CCRC Continuing Care Retirement Community. Full service communities offering a long term contract that provides for a continuum of care, including retirement, assisted living and nursing services, all on one campus.
Retirement Totally independent living with amenities such as meals, transportation and activities usually included in a monthly fee.
Assisted Living Multi-unit facilities that provide assistance with medications and daily activities such as bathing and dressing.
Residential usually single family homes licensed to provide assistance with medications, bathing and dressing.
Alzheimer’s Facilities offering specialized programs for residents suffering from Alzheimer’s Disease or other forms of memory loss. These programs can be offered by Residential, Assisted Living or Nursing facilities.

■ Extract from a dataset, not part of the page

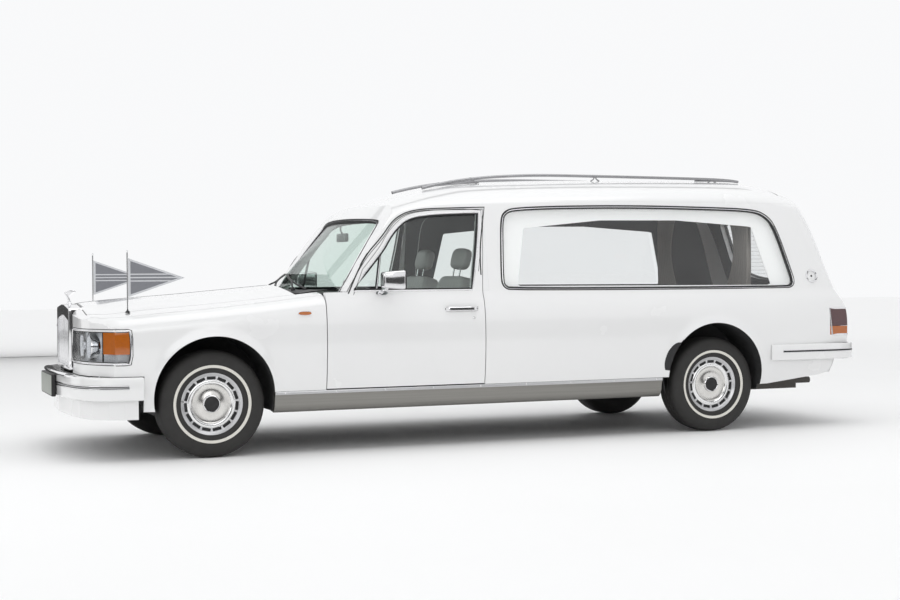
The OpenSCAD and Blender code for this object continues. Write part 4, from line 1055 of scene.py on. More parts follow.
last = len(plan) - 1.01
lampRing = soften([(0, headlamp["low"])] + [(s, headlamp["low"]) for s in np.arange(2, last - 1, 2)]
                  + [(last, headlamp["low"]), (last, headlamp["high"])]
                  + [(s, headlamp["high"]) for s in np.arange(last - 2, 1, -2)] + [(0, headlamp["high"])], (),
                  1)
pair(bead("lampBezel", lampRing, alongNose, humped(0.014, -0.008, 0.006)), chrome, "body")
pair(bead("lampGasket", lampRing, alongNose, humped(0.022, -0.01, 0.0025)), blackRubber, "body")
splitAt = min(range(len(plan)), key=lambda i: abs(plan[i][1] - headlamp["split"]))
pair(bead("lampDivider", [(splitAt, z) for z in np.linspace(headlamp["low"], headlamp["high"], 6)], alongNose,
          humped(0.008, -0.006, 0.003), False), blackTrim, "body")

lampSolid = boolean(copyOf(outer, "tailLens"), tailLampRegion(0), "INTERSECT")
boolean(lampSolid, cabinSolid("core", 0.05, 0.05, 0.05, 0.05))
lowLens = boolean(copyOf(lampSolid, "tailAmber"), block((rx(-1400), 0.3, 0.6), (rx(-900), 1.2, 0.739)),
                  "INTERSECT")
pair(lowLens, amberLens, "body")
boolean(lampSolid, block((rx(-1400), 0.3, 0.6), (rx(-900), 1.2, 0.741)))
pair(lampSolid, redLens, "body")
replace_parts(bpy.data.objects["tailLensLeft"], "tail_lamps")


def tailPlan(z):
    half = float(tailHalf(z))
    made = []
    for r in np.linspace((gate["y"] + 0.04) / half, 0.9999, 70):
        x, y = float(tailX(r, z)), r * half
        if y > float(sideY(x, z)):
            break
        made.append((x, y))
    return made + [(x, float(sideY(x, z))) for x in np.linspace(made[-1][0] + 0.008, rx(-982), 8)]


low, high = tailPlan(tailLamp["low"]), tailPlan(tailLamp["high"])
ring = [(*p, tailLamp["low"]) for p in low[::2]] + [(*p, tailLamp["high"]) for p in high[::-2]]
outs = [(-0.35 if p[0] > rx(-1100) else -1, 0.9 if p[0] > rx(-1150) else 0.35, 0) for p in ring]
pair(strip("tailBezel", ring, outs, humped(0.015, -0.01, 0.005)), chrome, "body")
repeater = [(fx(-584) + dx, 0.9 + dz) for dx,
            dz in ((-0.042, -0.011), (0.042, -0.011), (0.042, 0.011), (-0.042, 0.011))]
pair(patch("repeater", soften(repeater, (), 2), onSide(-0.009), 0.014, 3), amberLens, "body")
pair(bead("repeaterRim", soften(repeater, (), 2), onSide(0), humped(0.005, -0.002, 0.004)), chrome, "body")
print("lamps made")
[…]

Nursing/Rehab Facilities licensed to provide skilled nursing services under the supervision of licensed nurses.
Congregate Care A congregate living health facility is licensed to provide nursing services in a residential care environment.
Home Care Includes both companies that provide licensed health care services in the home and companies that provide non-medical assistance with such tasks as bathing, dressing, meal preparation and transportation. Medicare and Medicaid provide financial assistance in some cases.

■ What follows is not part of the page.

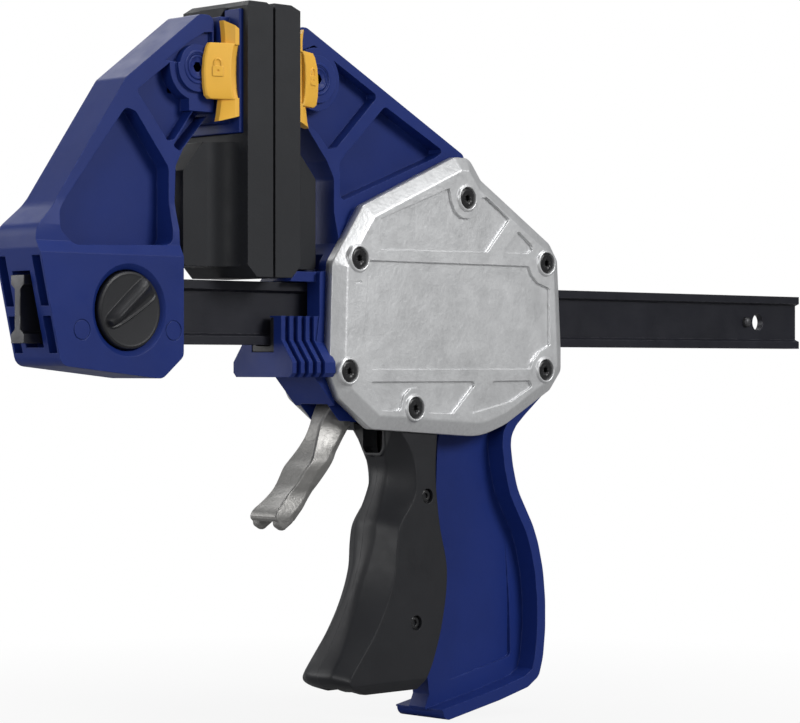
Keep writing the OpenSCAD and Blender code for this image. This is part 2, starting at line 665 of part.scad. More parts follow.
// ---- covers ----
// A cover plate on the +Y side
module cover(hole_r) {
    difference() {
        union() {
            hull() {
                across(core_y, cover_y - bevel_d) polygon(rounded(cover_outline, cover_rounding));
                across(cover_y - bevel_d, cover_y) polygon(rounded(inset(cover_outline, bevel_w),
                    [for (r = cover_rounding) max(r - 2.5, 0.5)]));
            }
            for (s = screws) round_y(s, screw_ring_r, core_y, cover_y + 0.8);
        }
        // pocket over the works, open at the bottom where the trigger swings
        difference() {
            across(core_y - cut, pocket_y)
                polygon([[44, 20], [92, 33], [cavity_rear, 20], [cavity_rear, -30], [113, -50],
                    [50, -50], [50, -30], [44, -24]]);
            round_y(screws[5], screw_ring_r - 0.6, core_y - 2 * cut, pocket_y + eps);
            round_y(trigger_axis, trigger_pin_r + 3, core_y, pocket_y + eps);
            round_y(lever_axis, lever_pin_r + 2.5, core_y, pocket_y + eps);
        }
        round_y(trigger_axis, trigger_pin_r + fit, core_y - 2 * cut, pocket_y + eps);
        round_y(lever_axis, lever_pin_r + fit, core_y - 2 * cut, pocket_y + eps);
        for (s = screws) round_y(s, hole_r, core_y - 2 * cut, cover_y + 2 * cut);
    }
    // spacer that meets the other cover's between the plates
    difference() {
        round_y(screws[5], screw_ring_r - 0.6, 0.1, core_y + eps);
        round_y(screws[5], hole_r, 0, core_y + cut);
    }
}
module cover_plate_near() {
    panels = [[[49.5, 33.4], [86, 46.9], [86.4, 40.8], [89.9, 36.4], [97.1, 35.2],
            [102.9, 38.4], [104.4, 44.4], [117.7, 35.9], [105.1, 22.8], [49.5, 22.4]],
        [[111.7, 23], [121.4, 32.3], [130, 26.4], [129.7, 24.5], [126.7, 23.2]],
        [[50.1, 19.2], [127.4, 19.4], [129.7, 14.4], [138.6, 11.3], [139.2, -10.6],
            [132.7, -13.6], [128.4, -19.6], [46.4, -19.6], [43.6, -15.4], [43.6, -11],
            [50.1, -9]],
        [[44.6, -23.4], [98, -23.4], [99, -25], [87, -36.8], [75.7, -36], [74.2, -28.4],
            [68, -25.9], [61.7, -28.2], [59.7, -34.6], [50, -34.6]],
        [[108, -23.4], [128, -23.3], [130, -26], [117.7, -31.8], [93.4, -36.6]]];
    color(silver) difference() {
        mirror([0, 1, 0]) cover(screw_r + 0.1);
        for (p = panels) across(-cover_y - cut, -cover_y + panel_d) polygon(rounded(p, 1.2, 3));
        for (s = screws) round_y(s, screw_head_r + 0.1, -cover_y - 2 * cut, -cover_y + 1.2);
    }
}
module cover_plate_far() {
    color(silver) cover(screw_r + fit);
}
module cover_screws() {
    color(charcoal) for (s = screws) difference() {
        union() {
            round_y(s, screw_r, -cover_y + 1, cover_y - 0.5);
            round_y(s, screw_head_r, -cover_y - 0.4, -cover_y + 1.2);
        }
        translate([s.x, -cover_y + 0.6, s.y]) rotate([90, 0, 0]) cylinder(r = 1.6, h = 3, $fn = 6);
    }
}

// ---- trigger ----
module trigger_pivot_pin() {
    color(steel) round_y(trigger_axis, trigger_pin_r, -pocket_y + 0.1, pocket_y - 0.1);
}
module trigger_yoke() {
    front = trigger_axis.x - 3.2;
    rear = drive_x - 0.4;
    arm = [[front, trigger_axis.y], [front, -38], [71, -57], [68, -72], [65, -98], [64, -115],
        [75, -115], [79, -98], [79, -57], [79.6, -38], [80, -24], [rear, drive_spring_z],
        [rear, trigger_axis.y]];
    color(steel) difference() {
        union() {
            both_sides() {
                across(arm_y - arm_t, arm_y) polygon(arm);
                round_y(trigger_axis, trigger_pin_r + 3.5, arm_y - arm_t, arm_y);
            }
            // bridge between the arms
            box([front, -arm_y, bridge_z], [front + 3.6, arm_y, bridge_z + 5]);
        }
        round_y(trigger_axis, trigger_pin_r + fit, -arm_y - cut, arm_y + cut);
        for (s = trigger_screw_at) round_y(s, shell_screw_r - 0.8 + fit, -arm_y - cut, arm_y + cut);
    }
}
// Section of the near half of the trigger at one station
function trigger_slice(s) = let (z = s[0], front = s[1], rear = s[2])
    [[front, 0, z], [front, -5, z], [front + 3, -9.8, z], [front + 7.5, -shell_y, z],
        [rear - 2, -shell_y, z], [rear, -shell_y + 2, z], [rear, 0, z]];
module trigger_half() {
    slices = [for (s = trigger_stations) trigger_slice(s)];
    sides = len(slices[0]);
    last = (len(slices) - 1) * sides;
    // outline of a slot that starts a given depth behind the front and is open at the bottom
    slotted = [for (i = [0:len(trigger_stations) - 2]) trigger_stations[i]];
    function slot(depth) = concat([[120, -30], [slotted[0][1] + depth, -30]],
        [for (s = slotted) [s[1] + depth, s[0]]],
        [[slotted[len(slotted) - 1][1] + depth, -140], [120, -140]]);
    difference() {
        polyhedron([for (s = slices) each s],
            concat([for (i = [0:len(slices) - 2], k = [0:sides - 1], half = [0, 1])
                let (a = i * sides + k, b = i * sides + (k + 1) % sides)
                half == 0 ? [a, b, b + sides] : [a, b + sides, a + sides]],
                [[for (k = [sides - 1:-1:0]) k], [for (k = [0:sides - 1]) last + k]]));
        // slot for the handle's web and the yoke
        across(-slot_y, slot_y) polygon(slot(wide_slot));
        across(-grip_web / 2 - 0.6, grip_web / 2 + 0.6) polygon(slot(web_slot));
        // window in the neck
        box([50, -4.6, -49.6], [76, 4.6, -40.2]);
        for (s = trigger_screw_at) {
            round_y(s, shell_screw_r + 0.3, -shell_y - cut, -shell_y + 2);
            round_y(s, shell_screw_r - 0.8 + fit, -shell_y, -slot_y + cut);
        }
    }
}
module trigger_shell_near() {
    color(charcoal) trigger_half();
}
module trigger_shell_far() {
    color(charcoal) mirror([0, 1, 0]) trigger_half();
}
module trigger_screws() {
    color(charcoal) both_sides() for (s = trigger_screw_at) {
        round_y(s, shell_screw_r, -shell_y + 0.6, -shell_y + 2);
        round_y(s, shell_screw_r - 0.8, -shell_y + 1, -arm_y + arm_t);
    }
}

// ---- drive and brake ----
module bar_window(x0, x1) {
    box([x0, -half_w - 0.4, -half_h - 0.4], [x1, half_w + 0.4, half_h + 0.4]);
}
module drive_plates() {
    low = drive_spring_z - drive_spring_r - 1;
    color(steel) for (i = [0, 1]) let (x = drive_x + i * (drive_t + 0.2)) difference() {
        box([x, -plate_w / 2, low], [x + drive_t, plate_w / 2, half_h + 5]);
        bar_window(x - cut, x + drive_t + cut);
    }
}
module drive_spring() {
    start = drive_x + 2 * drive_t + 0.4;
    color(silver) translate([start, 0, drive_spring_z])
        coil(cavity_rear + 1.3 - start, drive_spring_r, 8);
}
// The brake plate leans forward about its upper edge
module lean() {
    translate([brake_axis.x, 0, brake_axis.y]) rotate([0, brake_lean, 0])
        translate([-brake_axis.x, 0, -brake_axis.y]) children();
}
module brake_plate() {
    x = brake_axis.x - brake_t / 2;
    tail_y = lever_y - lever_t - gap;
    color(steel) lean() difference() {
        union() {
            box([x, -plate_w / 2, brake_foot], [x + brake_t, plate_w / 2, brake_axis.y]);
            box([x, -tail_y, brake_bottom], [x + brake_t, tail_y, brake_foot + 0.6]);
        }
        bar_window(x - cut, x + brake_t + cut);
    }
}
module brake_spring() {
    drop = brake_axis.y - brake_spring_z;
    start = brake_axis.x + brake_t / 2 - drop * tan(brake_lean) + 0.35;
    color(silver) translate([start, 0, brake_spring_z]) coil(post_x - 0.2 - start, brake_spring_r, 5);
}

// ---- release lever ----
module lever_pivot_pin() {
    color(steel) round_y(lever_axis, lever_pin_r, -pocket_y + 0.1, pocket_y - 0.1);
}
module release_lever() {
    eye_r = lever_pin_r + 2.4;
    eye_front = lever_axis + [-2.5, eye_r - 0.6];
    eye_rear = lever_axis + [1.5, -eye_r + 0.2];
    side = concat([eye_front], lever_front, lever_lip, lever_rear, [eye_rear]);
    front_line = concat(lever_front, lever_lip);
    web_back = concat([[contact_x, -29.4], [contact_x, -31.6], [contact_x - 0.6, -34.6]],
        [for (i = [2:len(lever_front) - 1]) lever_front[i] + [2.6, -0.4]], [[14, -70.6]]);
    color(silver) difference() {
        union() {
            both_sides() {
                across(lever_y - lever_t, lever_y) polygon(side);
                round_y(lever_axis, eye_r, lever_y - lever_t, lever_y);
                // flare beside the lip
                hull() {
                    across(lever_y - eps, lever_y) polygon([[21, -58.4], [14.6, -64.6], [10.2, -68.4],
                        [9.9, -70.6], [13, -74.4], [16.2, -74.2], [26, -64]]);
                    across(lip_w / 2 - eps, lip_w / 2) polygon([[14, -65.8], [10.6, -68.8],
                        [10.3, -70.6], [13, -73.8], [15.6, -73.6], [18, -70]]);
                }
            }
            across(-lever_y + eps, lever_y - eps) polygon(concat(front_line, reversed(web_back)));
        }
        round_y(lever_axis, lever_pin_r + fit, -lever_y - cut, lever_y + cut);
    }
}

bar();
bar_stop_pin();
fixed_jaw();
fixed_pivot_pin();
lock_knob();
lock_pin();
fixed_swivel_jaw();
fixed_pad();
fixed_latch();
moving_jaw_body();
bar_guide();
moving_pivot_pin();
moving_swivel_jaw();
moving_pad();
moving_latch();
cover_plate_near();
cover_plate_far();
cover_screws();
trigger_pivot_pin();
trigger_yoke();
trigger_shell_near();
trigger_shell_far();
trigger_screws();
drive_plates();
drive_spring();
lever_pivot_pin();
release_lever();
brake_plate();
brake_spring();
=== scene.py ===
import json
import math

import bmesh
import bpy
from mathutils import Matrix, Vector
from mathutils.geometry import delaunay_2d_cdt


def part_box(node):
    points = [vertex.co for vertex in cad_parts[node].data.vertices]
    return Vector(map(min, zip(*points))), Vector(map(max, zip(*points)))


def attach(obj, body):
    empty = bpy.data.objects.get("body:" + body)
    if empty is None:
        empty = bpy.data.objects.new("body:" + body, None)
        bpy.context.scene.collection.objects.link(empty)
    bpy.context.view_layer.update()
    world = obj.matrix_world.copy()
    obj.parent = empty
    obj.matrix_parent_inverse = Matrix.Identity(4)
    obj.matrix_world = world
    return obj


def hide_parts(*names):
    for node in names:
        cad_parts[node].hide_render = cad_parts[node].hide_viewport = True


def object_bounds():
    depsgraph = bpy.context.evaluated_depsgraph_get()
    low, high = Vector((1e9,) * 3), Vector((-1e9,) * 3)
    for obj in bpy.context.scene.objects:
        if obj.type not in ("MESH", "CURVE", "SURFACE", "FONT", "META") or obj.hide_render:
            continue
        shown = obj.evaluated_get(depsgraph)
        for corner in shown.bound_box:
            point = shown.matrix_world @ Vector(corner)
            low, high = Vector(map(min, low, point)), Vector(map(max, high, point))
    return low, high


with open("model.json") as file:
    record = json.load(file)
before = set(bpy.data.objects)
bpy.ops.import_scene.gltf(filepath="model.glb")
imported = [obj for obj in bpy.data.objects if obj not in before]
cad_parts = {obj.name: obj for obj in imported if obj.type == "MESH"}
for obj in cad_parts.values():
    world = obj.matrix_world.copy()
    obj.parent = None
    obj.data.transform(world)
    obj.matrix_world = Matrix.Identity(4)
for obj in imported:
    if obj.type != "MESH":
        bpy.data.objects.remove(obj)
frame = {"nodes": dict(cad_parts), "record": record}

MM = 0.001
nodes = frame["nodes"]
cad_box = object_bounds()
scene = bpy.context.scene
record = frame["record"]
BODY = {n: b for b, ns in record["behaviour"]["bodies"].items() for n in ns}
HINGE = {j["name"]: [c / MM for c in j["pos_m"]] for j in record["behaviour"]["joints"] if "pos_m" in j}
LOW, HIGH = 0, 1        # corners of a box
X, Y, Z = 0, 1, 2


def bound(node, corner, axis):
    """A side of a CAD node's box, in millimetres."""
    return round(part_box(node)[corner][axis] / MM, 3)


# Sizes and places that the pieces share, in millimetres
RING_RISE = 0.8                                                     # screw rings above the cover
COVER_Y = bound("cover_plate_far", HIGH, Y) - RING_RISE             # face of a cover plate
CORE_Y = 10.2                                                       # back of a cover plate
BLOCK_Y = bound("fixed_jaw", HIGH, Y)                               # side of the fixed jaw's block
WEB_Y = 4.2                                                         # side of the handle's web
SHELL_Y = bound("trigger_shell_far", HIGH, Y)                       # side of the trigger
PIVOT = (-HINGE["fixed_pad_swivel"][X], HINGE["fixed_pad_swivel"][Z])   # a swivel pin, of either jaw
KNOB_X = HINGE["knob_turn"][X]
SCREWS = [(94.1, 42.8), (40.1, 19.5), (136.4, 20.3), (35.3, -19.9), (135.8, -19.6), (67.6, -33.1)]
SCREW_HEAD = 3.85                                                   # radius of a cover screw's head
HEAD_BORE = SCREW_HEAD + 0.1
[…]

Hospice Hospice care may be provided in the home or a senior care facility. Services can include pain management and a variety of emotional, spiritual and physical support issues. Medicare and Medicaid provide financial assistance in some cases.
Day Care Various programs provide a range of geriatric day services, including social, nutrition, nursing, and rehabilitation. Not all programs provide all services.
Behavioral Health These are usually hospital-based programs that provide a range of geriatric psychiatric services in either an in-patient or outpatient basis. Medicare and Medicaid provide financial assistance in some cases.
Care Management Offer advisory services addressing a wide range of senior issues, such as selecting a senior residence, choosing inhome care providers, and various financial options. Typically care managers evaluate a senior’s situation with regard to health needs, housing choices and financial needs and then provide a recommended care plan.

 

Red Flags and Risks

During the acquisition phase, it would be wise to review all of the necessary licensing and certifications to operate a nursing care facility. In particular, a buyer should review the status of the business with Medicaid, and determine if the business is in compliance with program requirements. Delinquencies or noncompliance can affect reimbursement collection. The employees should be given a thorough review, to avert any potential damage to patients. Allegations of corruption and abuse by employees plagued the industry during the 1990s. Furthermore, the turnover of non-nursing positions is high, increasing the risk of a bad employee. Double check to see if permits are up to date on the facility.